Of course, none of this is true, and the economic logic is as faulty as it is nonsensical, and Canadians agreed that at a time when our economy is barely out of recession, balanced budgets is a ridiculous idea. 

Our economies grow on demand, and the more we demand goods and services, the more firms respond by producing them, and then hire additional workers to meet that demand.

But when demand is crumbling, as it is now, asking governments to depress its spending only contributes to greater weakness in the economy. After all, despite the claims made by Mr. Harper, the Canadian economy was not doing well, and a majority of sectors were underperforming, unemployment was on the rise, and labour force participation remained low; manufacturing was suffering despite a low Canadian dollar, and the oil sector performed as bad as it could, dragging much of the economy with it.

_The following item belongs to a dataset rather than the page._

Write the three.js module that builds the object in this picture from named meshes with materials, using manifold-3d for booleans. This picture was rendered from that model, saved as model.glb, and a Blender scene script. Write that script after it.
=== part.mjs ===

When done properly, for instance spending on much needed infrastructure, are an investment in our future, not a burden. Deficits can be used to modernize our transit, sewers or our electrical grids, or to improve the poor state of our roads and bridges.  And Canadians understood this and were not easily scared by the austerity boogeyman.

There was also this awkward thing called the recession. Mr. Harper never admitted the recession existed, calling it instead "a few bad months." Recession are accompanied with higher unemployment, and Mr. Harper's failure to admit Canada was even in a recession was a tad insensitive, and came across as unsympathetic to the problems of working Canadians who certainly felt the economy in recession. Across the country, Canadians knew someone, a neighbour or a family member, who was out of a job, and turned to their government for guidance. Yet, Mr. Harper offered no guidance,

Finally, something else happened on October 19.  Canadians have said quite dramatically, that their progressive voice was still very much alive. And in that sense, the result was even more meaningful. I have argued for years now that you cannot be a progressive in Canada (or elsewhere really) while advocating balanced budgets. When unemployment is this high, austerity is the purview of the right, not the left.  The NDP's support of such policies was both bizarre and opportunistic, and a horrible misreading of the Canadian progressive voice: it was a deep betrayal of progressive values.  In the end, Canadians saw through the lack of intellectual honesty and voted for the Liberals.

Of course, the remarkable thing about Monday's results was the sheer size of Mr. Trudeau's victory. He promised to put Canada back to work, invest in infrastructure, dismantle some of the Conservative's worse economic policies, and Canadians gave him an impressive mandate to do so. 

The challenge for Trudeau now is to deliver the goods and not to disappoint Canadians. They have turned toward him for solutions, and he must now act. This part should be easy.